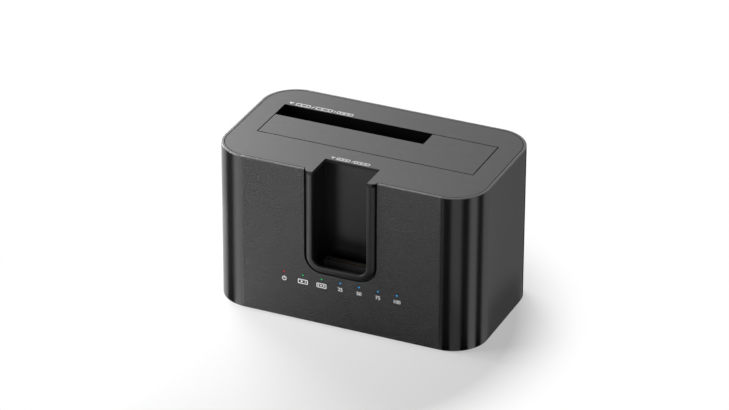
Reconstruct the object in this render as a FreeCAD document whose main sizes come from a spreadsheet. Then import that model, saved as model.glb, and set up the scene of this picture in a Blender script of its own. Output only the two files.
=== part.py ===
"""Dual-bay drive duplicator: a black upright docking station, open at the top for a
bare 2.5 or 3.5 inch drive and at the front for a memory card, with seven status lights.

Row frame, millimetres: X to the right, Y to the back, Z up.  The origin is the middle of
the whole part, seen from above, on the surface that the feet stand on.
"""
import FreeCAD, Part
import math
import os
import Sketcher
from types import SimpleNamespace

SIZES = [
    # the sleeve, the outer wall that runs all round
    ("sleeve_width", 127.0, "outside width, X"),
    ("sleeve_depth", 72.0, "outside depth, Y"),
    ("overall_height", 76.0, "from the surface to the top face"),
    ("corner_radius", 16.5, "outside radius of the upright corners"),
    ("shell_wall", 1.4, "sleeve wall"),
    ("top_round", 0.3, "round on the rim of the sleeve"),
    ("bottom_round", 0.4, "round on the foot of the sleeve"),
    ("ledge_width", 2.5, "how far the inner ledges reach in from the wall"),
    ("ledge_radius", 24.0, "corner radius of the ledges, wide enough to take a screw"),
    ("shelf_plate", 1.8, "thickness of the upper ledge, which carries the cover"),
    ("bottom_ledge", 5.0, "height of the lower ledge, which the base is screwed to"),
    ("ledge_merge", 0.4, "how far a ledge runs into the wall"),
    ("corner_inset", 8.5, "corner screws, from the outer faces"),
    # the cut in the front wall for the card pocket
    ("cut_width", 34.7, "width of the cut"),
    ("cut_bottom", 25.65, "height of the foot of the cut"),
    ("cut_radius", 8.6, "radius of its lower corners"),
    ("cut_round", 0.2, "round on the edge of the cut"),
    # base and feet
    ("foot_proud", 0.6, "feet below the base"),
    ("foot_radius", 4.5, "radius of a foot"),
    ("foot_height", 1.6, "thickness of a foot"),
    ("foot_round", 0.4, "round on the rim of a foot"),
    ("foot_inset_x", 16.5, "centre of a foot from the side"),
    ("foot_inset_y", 15.0, "centre of a foot from the front or back"),
    ("foot_clear", 0.1, "radial clearance of a foot in its recess"),
    ("base_plate", 2.0, "base thickness"),
    ("base_gap", 0.2, "clearance of the base in the sleeve"),
    ("lip_wall", 1.2, "locating lip on the base"),
    ("lip_height", 1.5, "height of that lip"),
    ("lip_gap", 0.3, "lip to ledge"),
    ("post_radius", 3.0, "board posts on the base"),
    ("post_height", 14.4, "height of the posts above the base plate"),
    ("post_inset_x", 9.5, "posts from the side"),
    ("post_inset_y", 22.0, "posts from the front or back"),
    # top cover
    ("cover_plate", 1.5, "cover thickness"),
    ("seam_gap", 0.25, "seam between the cover and the sleeve"),
    ("tab_gap", 0.15, "cover tab to the side of the cut"),
    ("tab_set", 0.3, "tabs behind the front of the bead"),
    ("tab_reach", 4.0, "how far back the tab blends into the cover"),
    ("tab_round", 0.3, "round on the upper edge of the tabs"),
    ("cover_boss", 3.0, "height of the corner bosses"),
    ("cover_boss_radius", 3.2, "radius of the corner bosses"),
    ("notch_width", 26.2, "width of the card notch"),
    ("notch_depth", 13.1, "depth of the card notch from the front face"),
    # drive bay
    ("bay_margin", 11.5, "ends of the drive opening from the sides"),
    ("bay_setback", 25.0, "front edge of the drive opening from the front face"),
    ("bay_rear_zone", 17.4, "back edge of the drive opening from the rear face"),
    ("slot_length", 72.5, "small drive slot, X"),
    ("slot_width", 11.05, "small drive slot, Y"),
    ("well_wall", 1.5, "wall of the drive well"),
    ("well_front_room", 3.5, "room in front of the opening for the open door"),
    ("under_well", 2.4, "well floor above the board"),
    ("rib_width", 1.2, "ribs on the well and the door"),
    ("rib_proud", 0.8, "how far the well ribs stand out"),
    ("rib_inset", 8.0, "outermost well ribs from the ends of the opening"),
    ("ear_plate", 1.5, "fixing ears of the well"),
    ("ear_width", 6.0, "ear width, Y"),
    ("ear_offset", 7.0, "ears from the middle of the well, Y"),
    ("ear_gap", 0.5, "ear to ledge"),
    ("ear_boss", 4.0, "cover bosses for the ears"),
    ("ear_boss_radius", 2.4, "radius of those bosses"),
    # door
    ("door_gap", 0.5, "gap round the door"),
    ("door_plate", 1.6, "door thickness"),
    ("door_rib", 1.6, "depth of the door ribs"),
    ("door_rib_inset", 6.5, "outermost door ribs from the ends of the door"),
    ("hinge_drop", 4.0, "hinge axis below the top face"),
    ("hinge_back", 1.0, "hinge axis in front of the opening"),
    ("knuckle_radius", 1.9, "outside of a knuckle"),
    ("knuckle_length", 7.0, "length of a knuckle"),
    ("knuckle_inset", 1.5, "end knuckles from the door's ends"),
    ("knuckle_web", 3.0, "web of a knuckle behind the axis"),
    ("pin_radius", 1.0, "hinge pin"),
    ("pin_fit", 0.03, "clearance of the pin in the well"),
    ("pin_run", 0.06, "clearance of the knuckles on the pin"),
    ("spring_wire", 0.4, "wire of the door spring"),
    ("spring_clear", 0.3, "coil to pin"),
    ("spring_gap", 1.0, "coil to the middle knuckle"),
    ("spring_tail", 1.2, "length of the tail"),
    ("spring_seat", 0.1, "leg to its pad"),
    ("spring_pad", 3.0, "width of that pad"),
    ("spring_pitch", 0.7, "coil pitch"),
    ("spring_turns", 4.0, "turns"),
    ("spring_leg", 6.0, "length of the leg on the door"),
    # card pocket
    ("pocket_wall", 1.5, "pocket walls"),
    ("pocket_floor", 1.3, "pocket floor"),
    ("pocket_lift", 6.4, "pocket floor above the board"),
    ("flange_lap", 1.0, "flange behind the wall beyond the cut"),
    ("flange_plate", 1.4, "flange thickness"),
    ("bead_gap", 0.7, "groove between the bead and the cut"),
    ("bead_proud", 1.5, "bead in front of the front face"),
    ("bead_lip", 1.6, "thickness of the bead where it crosses the mouth"),
    ("bead_outer_round", 2.6, "outer round of the bead and of the tabs above it"),
    ("bead_inner_round", 0.3, "inner round of the bead"),
    ("rail_gap", 0.2, "flange to rail"),
    ("rail_width", 1.2, "rails inside the front wall"),
    ("rail_depth", 2.4, "depth of the rails"),
    # board
    ("board_thickness", 1.6, "circuit board"),
    ("board_gap", 0.5, "board edge inside the lower ledge"),
    ("screw_radius", 1.25, "thread of every screw"),
    ("screw_fit", 0.05, "thread in its boss"),
    ("screw_pass", 0.25, "thread through a clearance hole"),
    ("head_radius", 2.3, "screw heads"),
    ("head_height", 1.5, "pan heads"),
    ("flat_head", 1.2, "flat heads of the base screws"),
    ("head_clear", 0.2, "head in its recess"),
    ("cross_length", 2.6, "cross recess in a head, end to end"),
    ("cross_width", 0.6, "width of the cross recess"),
    ("cross_depth", 0.8, "depth of the cross recess"),
    ("long_screw", 5.5, "thread length, cover and base"),
    ("short_screw", 4.6, "thread length, well"),
    ("board_screw", 6.0, "thread length, board"),
    ("pilot_extra", 0.15, "pilot hole beyond the thread"),
    # drive connector
    ("sata_offset", 9.5, "connector from the left end of the slot"),
    ("sata_length", 43.0, "connector, X"),
    ("sata_width", 6.0, "connector, Y"),
    ("sata_height", 8.8, "connector above the board"),
    ("sata_back", 4.0, "connector centre in front of the slot's back face"),
    ("sata_post", 4.0, "solid ends of the connector"),
    ("power_tongue", 20.6, "long tongue slot"),
    ("signal_tongue", 10.6, "short tongue slot"),
    ("tongue_slot", 2.4, "width of the tongue slots"),
    ("tongue_depth", 6.0, "depth of the tongue slots"),
    ("key_length", 1.4, "key at the end of a tongue"),
    ("key_depth", 1.5, "how far the key steps forward"),
    ("contact_pitch", 1.27, "drive contact pitch"),
    ("contact_width", 0.7, "drive contact, X"),
    ("contact_thick", 0.35, "drive contact, Y"),
    ("contact_height", 4.6, "drive contact, Z"),
    ("window_gap", 0.5, "connector in its window"),
    # card connector
    ("card_length", 22.6, "card connector, X"),
    ("card_width", 3.6, "card connector, Y"),
    ("card_height", 10.4, "card connector above the board"),
    ("card_setback", 9.2, "card connector centre from the front face"),
    ("card_slot_length", 20.6, "card slot, X"),
    ("card_slot_width", 1.5, "card slot, Y"),
    ("card_slot_depth", 5.0, "card slot, Z"),
    ("card_pitch", 1.0, "card contact pitch"),
    ("card_contact", 0.4, "card contact, X"),
    ("card_contact_thick", 0.25, "card contact, Y"),
    # lights
    ("light_height", 23.15, "light row above the surface"),
    ("light_pitch", 9.05, "light spacing"),
    ("light_radius", 0.6, "radius of a light pipe"),
    ("light_fit", 0.05, "light pipe in its hole"),
    ("light_setback", 6.0, "upright leg of a light pipe from the front face"),
    ("light_bend", 1.6, "bend of a light pipe"),
    ("collar_radius", 1.0, "collar behind the wall"),
    ("collar_plate", 0.8, "collar thickness"),
    ("led_length", 1.9, "light chip, X"),
    ("led_width", 1.2, "light chip, Y"),
    ("led_height", 0.8, "light chip, Z"),
    ("led_air", 0.3, "light chip to light pipe"),
    # rear ports and controls
    ("jack_inset", 26.5, "power inlet from the side"),
    ("jack_width", 9.0, "inlet body, X"),
    ("jack_height", 11.0, "inlet body, Z"),
    ("port_back_gap", 0.8, "inlet body to the ribs of the well"),
    ("jack_axis", 6.4, "inlet axis above the board"),
    ("jack_bore", 3.15, "inlet bore radius"),
    ("jack_end_wall", 3.0, "solid end of the inlet body"),
    ("jack_pin_radius", 1.0, "centre pin of the inlet"),
    ("jack_pin_set", 0.8, "pin tip inside the mouth"),
    ("jack_hole", 4.2, "hole in the sleeve for the plug"),
    ("port_gap", 0.3, "bodies to the inside of the rear wall"),
    ("usb_x", -17.0, "data port from the middle"),
    ("usb_width", 8.94, "port shell, X"),
    ("usb_height", 3.26, "port shell, Z"),
    ("usb_corner", 1.62, "radius of the shell's ends"),
    ("usb_wall", 0.3, "port shell metal"),
    ("usb_length", 8.6, "port shell, Y"),
    ("usb_recess", 0.6, "shell mouth inside the rear face"),
    ("usb_hole_gap", 0.25, "shell to its hole"),
    ("usb_tongue_width", 6.7, "port tongue, X"),
    ("usb_tongue_plate", 0.7, "port tongue, Z"),
    ("usb_tongue_set", 1.0, "tongue tip inside the mouth"),
    ("switch_x", 12.0, "power switch from the middle"),
    ("switch_width", 15.0, "switch body, X"),
    ("switch_height", 10.0, "switch body, Z"),
    ("switch_length", 9.4, "switch body, Y"),
    ("switch_room_x", 12.8, "rocker room, X"),
    ("switch_room_z", 7.0, "rocker room, Z"),
    ("switch_room_y", 7.2, "rocker room, Y"),
    ("switch_frame", 0.5, "part of the switch frame that shows"),
    ("rocker_half", 5.5, "half length of the rocker"),
    ("rocker_crest", 4.4, "rocker ends above its axle"),
    ("rocker_dip", 3.0, "rocker middle above its axle"),
    ("rocker_foot", 2.2, "rocker foot below its axle"),
    ("rocker_toe", 2.0, "half width of the rocker foot"),
    ("rocker_side", 0.2, "rocker to the side of its room"),
    ("rocker_tilt", 9.0, "degrees either way"),
    ("axle_radius", 1.0, "rocker axle"),
    ("axle_end", 0.6, "axle in the switch wall"),
    ("axle_run", 0.05, "axle clearance"),
    ("axle_depth", 4.2, "axle from the switch mouth"),
    ("button_inset", 30.5, "copy button from the side"),
    ("button_radius", 2.4, "copy button"),
    ("button_fit", 0.1, "copy button in its hole"),
    ("button_recess", 0.1, "button face inside the rear face"),
    ("button_flange", 3.3, "flange of the button"),
    ("button_flange_plate", 0.8, "flange thickness"),
    ("button_air", 0.03, "flange to the inside of the rear wall"),
    ("button_dish", 0.25, "dish in the button face"),
    ("button_switch", 6.0, "push switch, X"),
    ("button_switch_height", 6.4, "push switch, Z"),
    ("button_switch_length", 3.4, "push switch, Y"),
    ("button_stem", 1.7, "stem of the push switch"),
    ("button_stem_out", 1.2, "stem outside the push switch"),
    ("button_stem_in", 0.8, "stem inside the push switch"),
    ("button_room", 0.6, "room behind the stem"),
    # parts on the board
    ("bridge_chip", 10.0, "drive bridge chip, square"),
    ("bridge_inset", 39.0, "drive bridge from the right end of the board"),
    ("chip_height", 1.0, "chip thickness"),
    ("small_chip", 7.0, "card bridge chip, square"),
    ("small_chip_inset", 49.0, "card bridge from the left end of the board"),
    ("small_chip_y", -7.0, "card bridge from the middle, Y"),
    ("memory_length", 5.0, "memory chip, X"),
    ("memory_width", 4.0, "memory chip, Y"),
    ("memory_gap", 3.0, "memory chip in front of the drive bridge"),
    ("coil_size", 6.6, "inductor, square"),
    ("coil_height", 3.0, "inductor, Z"),
    ("coil_round", 1.2, "inductor corners"),
    ("coil_inset", 18.8, "outer inductor from the right end of the board"),
    ("coil_pitch", 9.9, "spacing of the inductors"),
    ("can_radius", 3.15, "capacitor can"),
    ("can_height", 5.8, "capacitor can, Z"),
    ("can_inset", 13.0, "outer can from the left end of the board"),
    ("can_pitch", 8.0, "spacing of the cans"),
    ("crystal_length", 3.2, "crystal, X"),
    ("crystal_width", 2.5, "crystal, Y"),
    ("crystal_height", 0.8, "crystal, Z"),
    ("crystal_gap", 2.0, "crystal beside its chip"),
    ("front_strip", 11.5, "row of tall parts from the front face"),
    ("reach", 2.0, "how far a cutting tool runs past a face"),
]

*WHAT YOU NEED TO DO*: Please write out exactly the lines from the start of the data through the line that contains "from types import SimpleNamespace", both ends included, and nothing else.

*THE RESULT*:
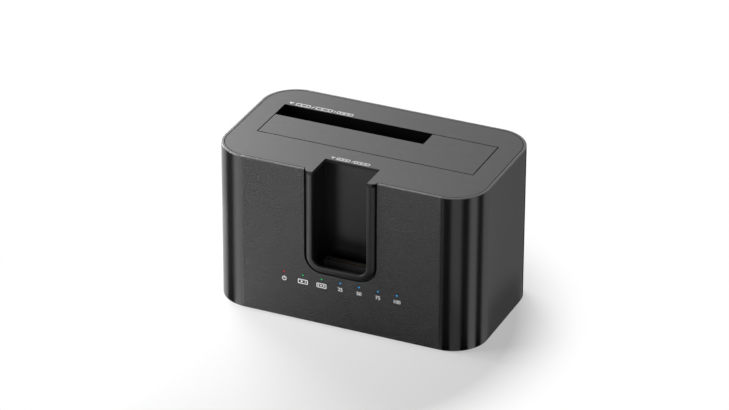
Reconstruct the object in this render as a FreeCAD document whose main sizes come from a spreadsheet. Then import that model, saved as model.glb, and set up the scene of this picture in a Blender script of its own. Output only the two files.
=== part.py ===
"""Dual-bay drive duplicator: a black upright docking station, open at the top for a
bare 2.5 or 3.5 inch drive and at the front for a memory card, with seven status lights.

Row frame, millimetres: X to the right, Y to the back, Z up.  The origin is the middle of
the whole part, seen from above, on the surface that the feet stand on.
"""
import FreeCAD, Part
import math
import os
import Sketcher
from types import SimpleNamespace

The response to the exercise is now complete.